TASK ->
Keep only the lines where "lifts" appears.

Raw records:
- - - -
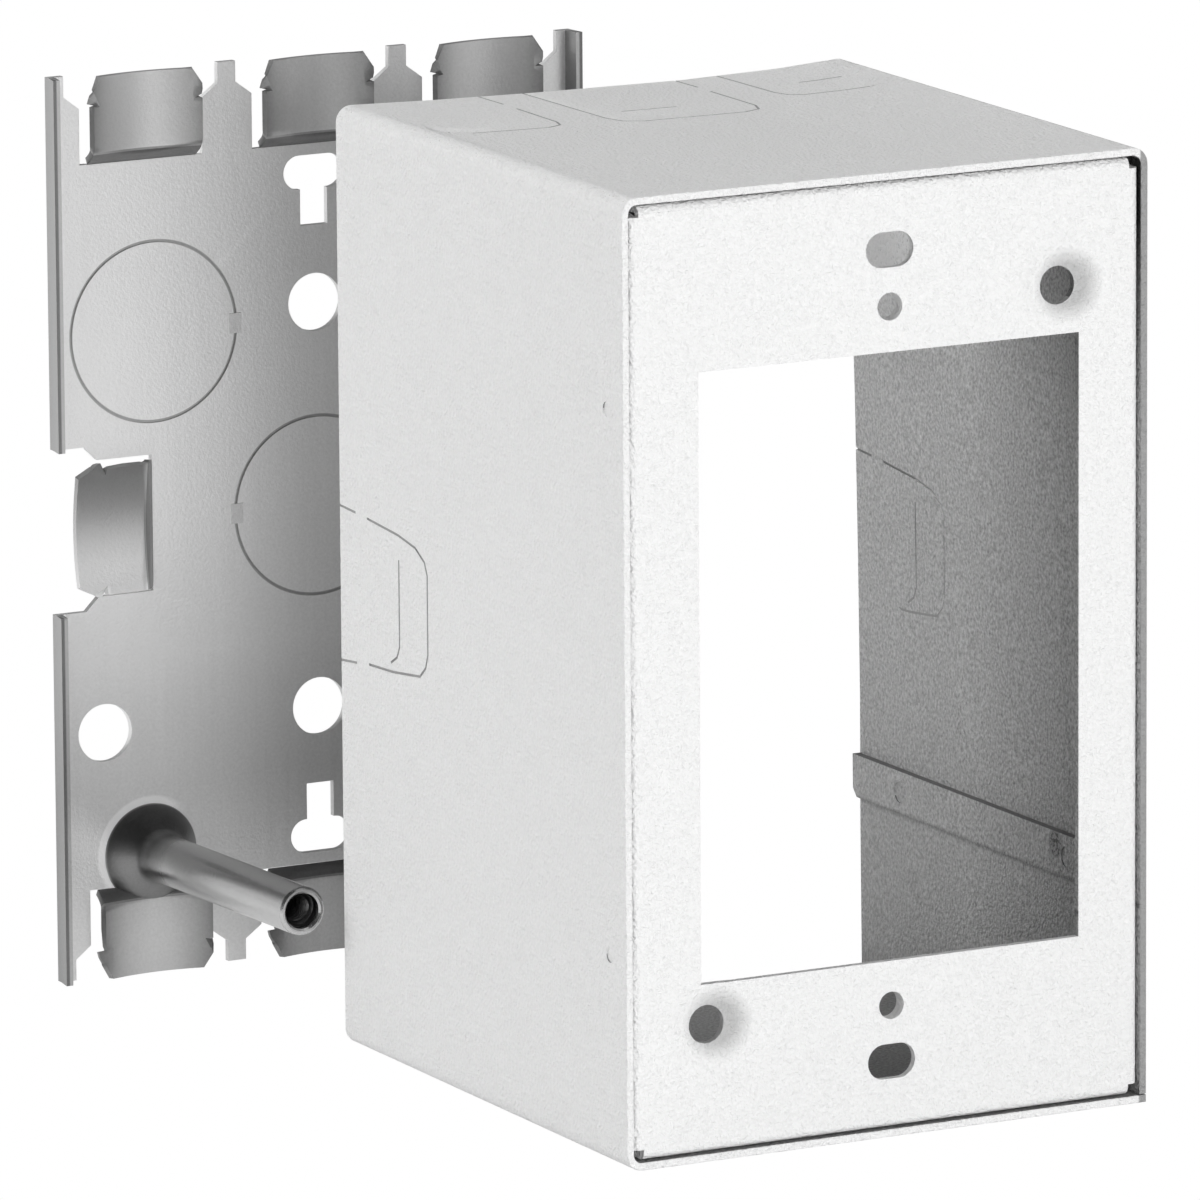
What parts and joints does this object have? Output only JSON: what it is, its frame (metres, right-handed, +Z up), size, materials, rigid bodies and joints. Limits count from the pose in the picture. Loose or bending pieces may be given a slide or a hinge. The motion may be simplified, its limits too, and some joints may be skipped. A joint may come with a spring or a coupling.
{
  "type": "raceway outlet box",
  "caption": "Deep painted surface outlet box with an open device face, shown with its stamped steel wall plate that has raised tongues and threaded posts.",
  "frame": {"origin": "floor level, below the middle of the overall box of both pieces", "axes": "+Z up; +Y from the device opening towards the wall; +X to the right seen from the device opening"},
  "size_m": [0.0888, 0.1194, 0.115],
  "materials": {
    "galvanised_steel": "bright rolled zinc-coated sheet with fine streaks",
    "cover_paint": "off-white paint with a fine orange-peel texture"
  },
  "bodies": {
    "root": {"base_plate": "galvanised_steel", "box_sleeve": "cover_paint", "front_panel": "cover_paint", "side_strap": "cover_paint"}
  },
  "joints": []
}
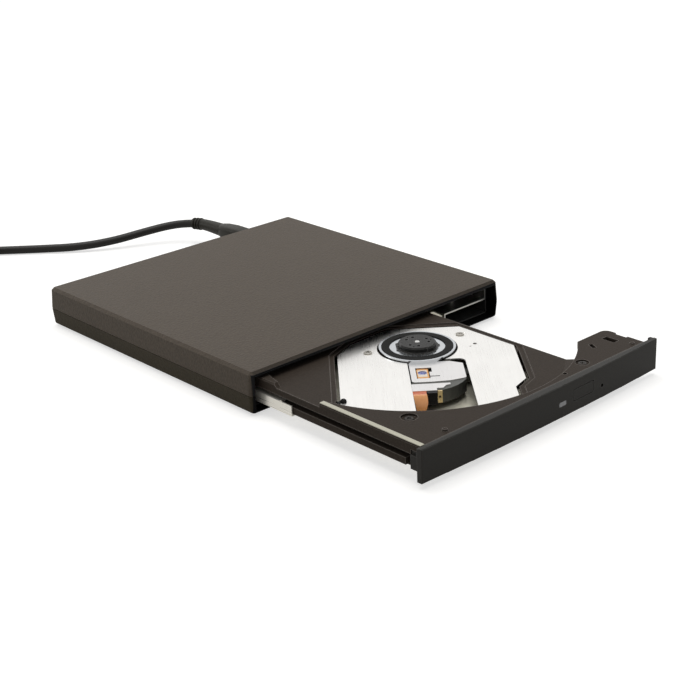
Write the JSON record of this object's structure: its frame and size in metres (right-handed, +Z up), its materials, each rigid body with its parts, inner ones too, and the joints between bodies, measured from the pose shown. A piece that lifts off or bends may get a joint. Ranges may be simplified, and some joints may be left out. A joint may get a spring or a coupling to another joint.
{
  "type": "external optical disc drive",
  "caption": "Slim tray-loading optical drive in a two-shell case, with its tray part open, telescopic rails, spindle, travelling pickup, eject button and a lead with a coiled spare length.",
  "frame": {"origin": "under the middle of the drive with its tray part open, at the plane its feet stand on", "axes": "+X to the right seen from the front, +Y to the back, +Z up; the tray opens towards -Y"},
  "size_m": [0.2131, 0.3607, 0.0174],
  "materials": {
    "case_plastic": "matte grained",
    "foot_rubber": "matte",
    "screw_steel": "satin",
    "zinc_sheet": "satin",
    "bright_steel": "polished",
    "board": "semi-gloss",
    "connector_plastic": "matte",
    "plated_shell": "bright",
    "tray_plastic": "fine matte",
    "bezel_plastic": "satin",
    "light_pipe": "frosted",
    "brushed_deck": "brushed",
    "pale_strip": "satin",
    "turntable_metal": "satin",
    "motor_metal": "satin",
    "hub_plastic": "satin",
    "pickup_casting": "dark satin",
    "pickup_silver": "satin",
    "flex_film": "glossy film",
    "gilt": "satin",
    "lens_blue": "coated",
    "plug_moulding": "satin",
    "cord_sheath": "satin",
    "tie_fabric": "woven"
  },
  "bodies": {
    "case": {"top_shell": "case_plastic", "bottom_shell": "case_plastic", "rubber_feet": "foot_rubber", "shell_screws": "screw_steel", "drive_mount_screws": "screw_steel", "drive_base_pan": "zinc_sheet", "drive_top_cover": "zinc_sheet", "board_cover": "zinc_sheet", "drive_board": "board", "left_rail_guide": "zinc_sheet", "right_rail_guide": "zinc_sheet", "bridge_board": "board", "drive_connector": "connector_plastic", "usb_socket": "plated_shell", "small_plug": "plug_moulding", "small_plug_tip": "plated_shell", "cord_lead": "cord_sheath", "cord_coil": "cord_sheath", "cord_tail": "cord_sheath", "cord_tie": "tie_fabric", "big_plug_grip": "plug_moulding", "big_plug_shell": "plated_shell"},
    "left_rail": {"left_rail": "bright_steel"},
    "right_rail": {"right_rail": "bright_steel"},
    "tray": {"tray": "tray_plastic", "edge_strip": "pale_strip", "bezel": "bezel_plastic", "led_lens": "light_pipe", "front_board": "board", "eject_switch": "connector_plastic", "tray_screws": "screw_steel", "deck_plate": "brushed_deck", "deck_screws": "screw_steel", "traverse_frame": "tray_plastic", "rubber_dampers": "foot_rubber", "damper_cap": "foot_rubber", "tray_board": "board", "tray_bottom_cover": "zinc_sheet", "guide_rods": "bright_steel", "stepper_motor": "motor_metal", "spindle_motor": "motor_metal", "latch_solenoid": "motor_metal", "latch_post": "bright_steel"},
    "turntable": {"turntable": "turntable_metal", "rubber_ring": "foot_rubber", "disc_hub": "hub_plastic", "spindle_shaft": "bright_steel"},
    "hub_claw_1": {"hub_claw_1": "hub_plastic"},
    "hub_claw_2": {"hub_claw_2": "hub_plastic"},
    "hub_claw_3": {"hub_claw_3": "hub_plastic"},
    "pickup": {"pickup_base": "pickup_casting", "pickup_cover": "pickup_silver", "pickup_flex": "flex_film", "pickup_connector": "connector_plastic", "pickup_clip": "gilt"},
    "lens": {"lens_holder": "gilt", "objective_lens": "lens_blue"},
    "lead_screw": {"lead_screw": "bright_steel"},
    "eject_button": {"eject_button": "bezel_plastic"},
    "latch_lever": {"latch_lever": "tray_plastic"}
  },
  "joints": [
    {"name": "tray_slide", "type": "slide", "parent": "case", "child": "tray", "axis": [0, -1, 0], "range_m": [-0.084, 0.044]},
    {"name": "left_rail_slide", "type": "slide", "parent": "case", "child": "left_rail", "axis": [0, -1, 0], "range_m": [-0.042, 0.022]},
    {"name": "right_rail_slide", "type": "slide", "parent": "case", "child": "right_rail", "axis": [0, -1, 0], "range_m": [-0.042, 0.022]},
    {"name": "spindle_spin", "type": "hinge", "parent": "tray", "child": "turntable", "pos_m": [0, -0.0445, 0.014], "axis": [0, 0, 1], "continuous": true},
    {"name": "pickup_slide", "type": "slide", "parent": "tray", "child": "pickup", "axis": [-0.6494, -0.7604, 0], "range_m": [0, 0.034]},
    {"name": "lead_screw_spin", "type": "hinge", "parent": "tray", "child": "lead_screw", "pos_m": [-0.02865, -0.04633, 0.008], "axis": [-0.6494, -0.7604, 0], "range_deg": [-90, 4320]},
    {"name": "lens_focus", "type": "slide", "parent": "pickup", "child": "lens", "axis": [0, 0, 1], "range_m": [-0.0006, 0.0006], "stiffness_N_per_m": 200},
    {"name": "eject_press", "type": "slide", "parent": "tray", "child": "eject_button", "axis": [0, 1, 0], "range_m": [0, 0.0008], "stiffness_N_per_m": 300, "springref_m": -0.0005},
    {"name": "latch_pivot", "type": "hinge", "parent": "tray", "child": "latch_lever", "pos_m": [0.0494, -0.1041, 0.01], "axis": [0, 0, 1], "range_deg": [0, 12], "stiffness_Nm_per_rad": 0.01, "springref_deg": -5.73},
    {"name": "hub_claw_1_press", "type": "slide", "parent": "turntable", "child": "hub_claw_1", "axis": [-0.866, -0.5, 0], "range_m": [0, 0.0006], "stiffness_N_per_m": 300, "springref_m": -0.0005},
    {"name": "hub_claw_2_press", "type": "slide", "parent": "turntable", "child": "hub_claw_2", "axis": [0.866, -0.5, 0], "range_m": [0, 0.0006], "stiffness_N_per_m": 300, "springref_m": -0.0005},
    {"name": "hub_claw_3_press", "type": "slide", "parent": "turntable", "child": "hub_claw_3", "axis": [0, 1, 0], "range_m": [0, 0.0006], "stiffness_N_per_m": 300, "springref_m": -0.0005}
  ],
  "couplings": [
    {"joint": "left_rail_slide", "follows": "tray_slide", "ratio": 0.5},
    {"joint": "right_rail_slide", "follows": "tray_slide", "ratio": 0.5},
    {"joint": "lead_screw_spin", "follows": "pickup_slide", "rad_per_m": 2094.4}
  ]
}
- - - -
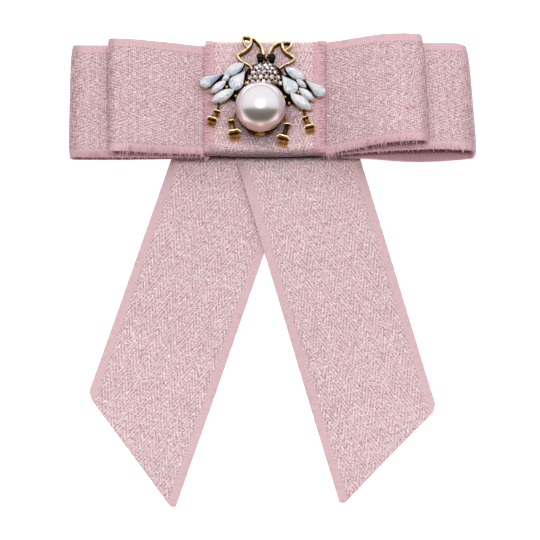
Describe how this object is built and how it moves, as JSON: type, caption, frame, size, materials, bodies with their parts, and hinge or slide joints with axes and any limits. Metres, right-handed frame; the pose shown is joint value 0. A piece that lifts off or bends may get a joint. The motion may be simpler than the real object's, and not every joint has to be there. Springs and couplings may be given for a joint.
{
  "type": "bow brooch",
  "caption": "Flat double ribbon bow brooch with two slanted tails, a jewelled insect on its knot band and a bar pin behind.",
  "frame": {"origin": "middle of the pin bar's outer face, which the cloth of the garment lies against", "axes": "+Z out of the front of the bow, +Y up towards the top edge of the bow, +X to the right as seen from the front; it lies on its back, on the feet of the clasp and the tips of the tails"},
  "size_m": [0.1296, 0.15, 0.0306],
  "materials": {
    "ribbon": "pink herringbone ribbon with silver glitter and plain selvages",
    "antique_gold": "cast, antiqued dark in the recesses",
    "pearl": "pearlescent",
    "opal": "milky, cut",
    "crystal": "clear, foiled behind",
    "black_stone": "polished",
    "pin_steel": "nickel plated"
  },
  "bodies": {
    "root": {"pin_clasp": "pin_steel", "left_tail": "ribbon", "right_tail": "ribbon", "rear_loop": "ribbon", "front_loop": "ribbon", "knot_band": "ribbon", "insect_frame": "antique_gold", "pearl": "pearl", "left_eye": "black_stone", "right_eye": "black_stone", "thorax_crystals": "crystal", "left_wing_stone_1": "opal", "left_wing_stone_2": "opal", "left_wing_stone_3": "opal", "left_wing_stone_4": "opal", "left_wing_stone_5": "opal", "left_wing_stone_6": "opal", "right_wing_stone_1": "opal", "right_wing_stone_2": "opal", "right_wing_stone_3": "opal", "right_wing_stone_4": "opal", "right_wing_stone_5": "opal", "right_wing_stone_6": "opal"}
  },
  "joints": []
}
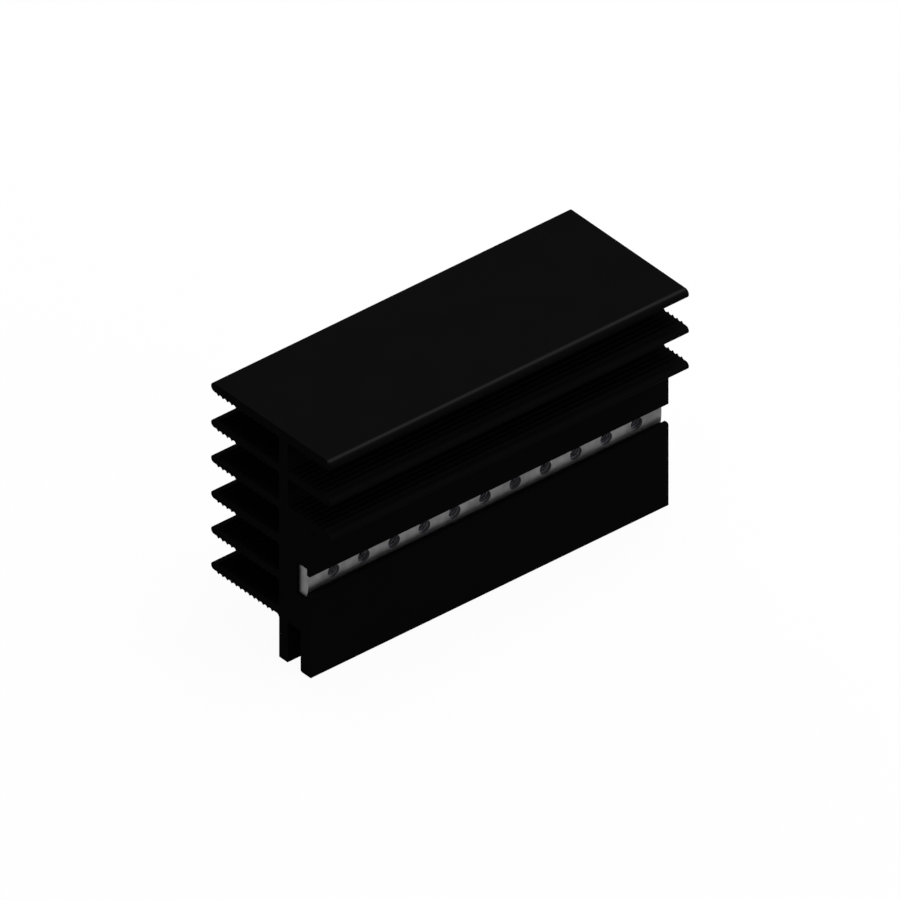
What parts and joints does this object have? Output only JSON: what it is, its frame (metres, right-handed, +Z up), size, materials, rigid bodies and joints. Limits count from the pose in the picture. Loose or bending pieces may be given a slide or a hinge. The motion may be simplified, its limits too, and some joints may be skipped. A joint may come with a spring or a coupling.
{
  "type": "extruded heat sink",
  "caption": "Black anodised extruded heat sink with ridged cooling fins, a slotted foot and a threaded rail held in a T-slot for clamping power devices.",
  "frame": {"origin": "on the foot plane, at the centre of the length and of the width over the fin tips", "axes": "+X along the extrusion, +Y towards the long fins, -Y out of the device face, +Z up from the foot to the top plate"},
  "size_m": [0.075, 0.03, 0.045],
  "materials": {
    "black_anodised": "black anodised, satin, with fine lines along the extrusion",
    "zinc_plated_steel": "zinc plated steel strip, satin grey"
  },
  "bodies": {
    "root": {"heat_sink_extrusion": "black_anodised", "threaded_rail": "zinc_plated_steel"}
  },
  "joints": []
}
- - - -
FINAL RESULT ->
Write the JSON record of this object's structure: its frame and size in metres (right-handed, +Z up), its materials, each rigid body with its parts, inner ones too, and the joints between bodies, measured from the pose shown. A piece that lifts off or bends may get a joint. Ranges may be simplified, and some joints may be left out. A joint may get a spring or a coupling to another joint.
Describe how this object is built and how it moves, as JSON: type, caption, frame, size, materials, bodies with their parts, and hinge or slide joints with axes and any limits. Metres, right-handed frame; the pose shown is joint value 0. A piece that lifts off or bends may get a joint. The motion may be simpler than the real object's, and not every joint has to be there. Springs and couplings may be given for a joint.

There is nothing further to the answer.